Back in February, Monroe’s County Board of County Commissioners learned about a $3.1 billion plan by the U.S. Army Corps of Engineers. Named the “Coastal Storm Risk Management Feasibility Study,” it addresses strengthening the Keys’ infrastructure including roads, municipal facilities, commercial buildings and residences. The county asked the Corps to brief the cities on the plan for feedback. On June 9, the Marathon City Council expressed alarm at the part of the plan that calls for “mandatory acquisitions,” or forced buyouts.
The report to the council included a chart listing 84 buildings for mandatory acquisitions and 1,004 for elevation in Marathon. The addresses have not been provided to the city, although they are a matter of public record.
The problem, council agreed, is with the word “mandatory” and that the $3.1 billion plan is unfunded.
“I don’t care for the words ‘mandatory’ or ‘eminent domain,’” said Councilman Dan Zieg. “I am very much opposed to this.”
The plan’s preliminary $3.1 billion cost will be covered 65% by the federal government. Local governments will cover the remaining 35%.
Councilman John Bartus was skeptical about the likelihood that the federal match dollars for this program would ever “show up down here and I would be flabbergasted if we got every dollar up front.”

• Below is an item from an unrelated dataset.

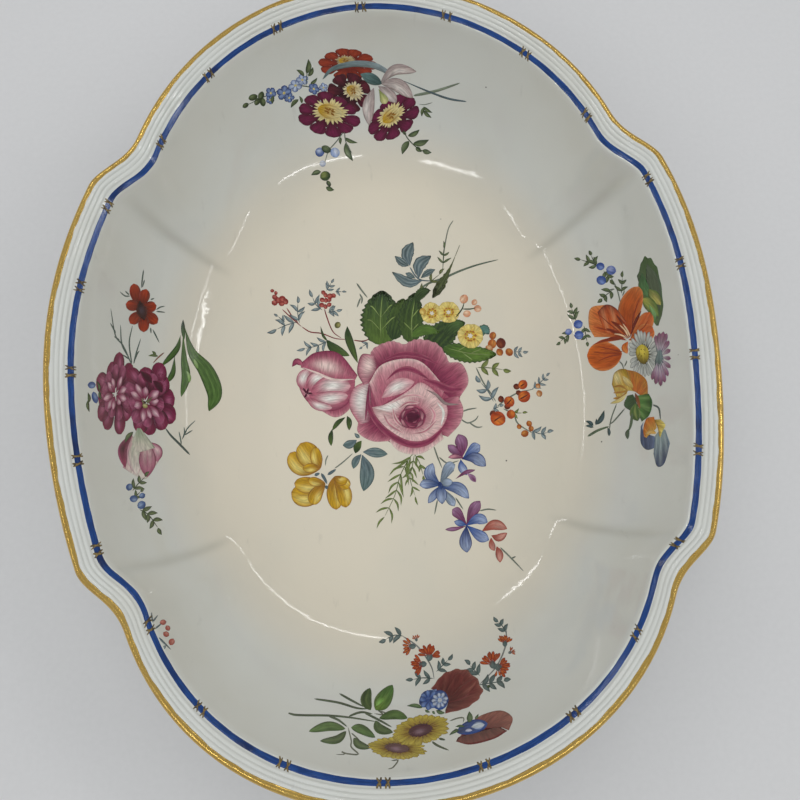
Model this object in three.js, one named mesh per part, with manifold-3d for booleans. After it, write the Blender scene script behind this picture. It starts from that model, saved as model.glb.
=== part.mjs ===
// Oval porcelain bowl with a lobed rim.
// Two wide side lobes and two narrower end lobes meet at four stepped shoulders. A crease runs from each
// shoulder down the wall and dies out on the floor. The everted lip is reeded and ends in a gilt bead,
// and a blue enamel band, crossed by small gilt ties, runs round the foot of the lip.
// Units are millimetres, +Z is up, the width is along X and the length along Y.
// The origin is the middle of the foot's underside.

import * as THREE from 'three';
import { LoftGeometry } from 'three/addons/geometries/LoftGeometry.js';
import { mergeVertices } from 'three/addons/utils/BufferGeometryUtils.js';
import Module from 'manifold-3d';

// Overall sizes
const OVERALL_WIDTH = 260;
const OVERALL_LENGTH = 328;
const OVERALL_HEIGHT = 80;

// Rim outline: radii of the lobes' arcs, and the angle from +X, with its spread, where one gives way
// to the other
const SIDE_LOBE_RADIUS = 206;
const END_LOBE_RADIUS = 104;
const SHOULDER_ANGLE = 39;
const SHOULDER_SPREAD = 15;

// Floor, and the angle and spread that each crease has shrunk to there
const FLOOR_WIDTH = 166;
const FLOOR_LENGTH = 200;
const FLOOR_DISH = 2;
const FLOOR_THICKNESS = 4.5;
const CREASE_ANGLE = 43.5;
const CREASE_SPREAD = 7;

// Wall
const WALL_THICKNESS = 4;
const FLOOR_CURVE = 0.42;
const FLOOR_CURVE_RISE = 0.02;
const WALL_FLARE = 0.14;
const WALL_STEEPNESS = 0.54;

// Clearance between a layer and what it lies on
const LAYER_GAP = 0.3;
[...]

Councilman Mark Senmartin said he worried about real estate values of the yet unidentified properties.
“They will take a hit,” he said.
The Marathon City Council told staff to draft a letter to the county saying that if the word “mandatory” is not excised from the plan, the city would opt out of the program and instead support something called the “locally preferred plan.”

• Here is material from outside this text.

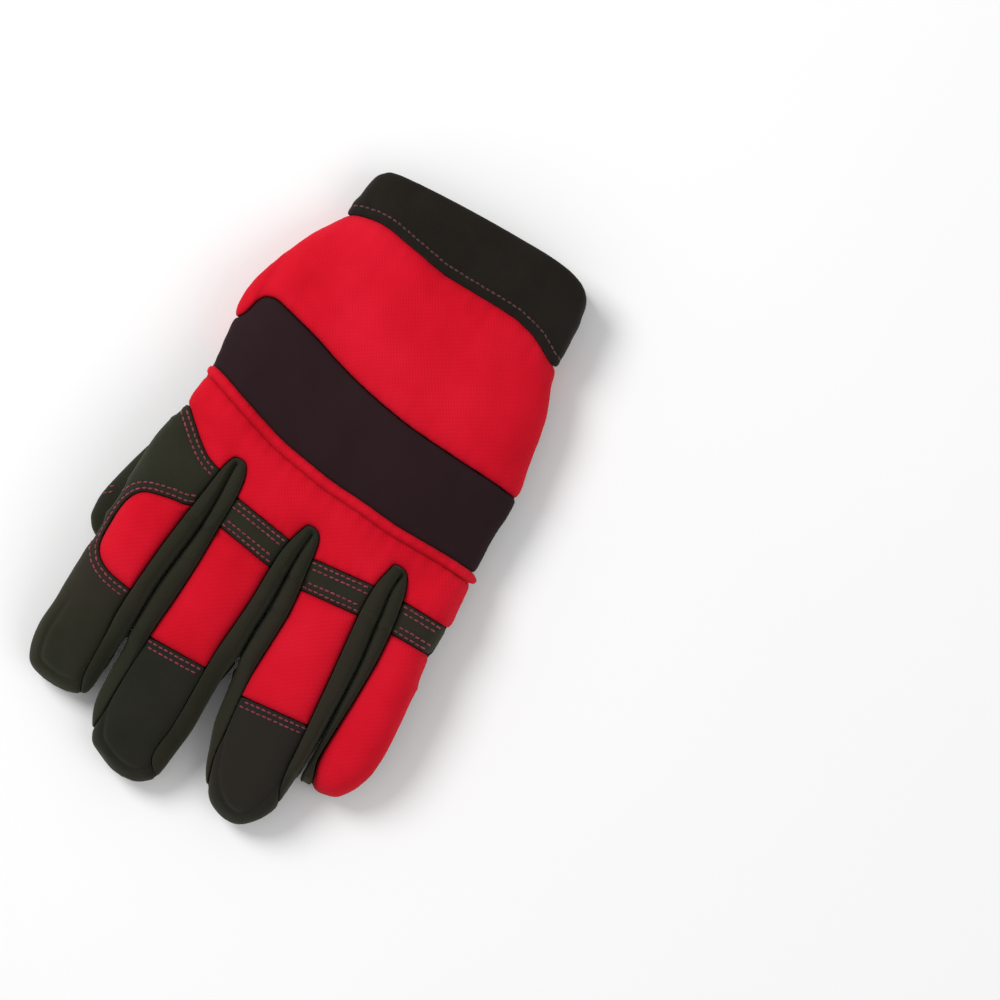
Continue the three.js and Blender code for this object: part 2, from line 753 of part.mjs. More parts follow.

Monroe County Commissioner Michelle Coldiron suggested that the county opt to move the mandatory acquisitions into the home elevation portion of the program at the May meeting. However, the BOCC voted to delay until Keys municipalities could weigh in.
In other news:
- The City of Marathon advertised for an in-house attorney and received three complete applications, although others applied with incomplete applications.
- Planning for the Fourth of July festivities at Sombrero Beach are underway, with the understanding that modifications will be necessary if there is an uptick in COVID-19 cases.
- The city council approved a $50,000 purchase of surplus heavy equipment from Monroe County.
- Noe Martinez is the city’s new building official. He is a contract employee employed by M.T. Causley. Some council members expressed interest in interviewing him as an in-house building official. “It seems that Noe can get us over the hump with some of the issues we’ve encountered,” said Councilman Luis Gonzalez. “We have plans in the works for getting this position in-house.”
- Council approved changes to its Comprehensive Plan and Land Development Regulations to allow for construction heights of up to 43 feet to compensate for elevations in the new FEMA maps.
- Council approved changes to its Comprehensive Plan and Land Development Regulations to allow lots designated as “permanent RVs” to be changed to “transient residential units.” The latter are spaces that can be rented weekly or monthly, but cannot be sold as a transient unit, or a hotel building right.
- Bartus drafted a proclamation condemning racism and reaffirming Marathon’s commitment to fight for racial justice and human and civil rights for all. It was unanimously approved.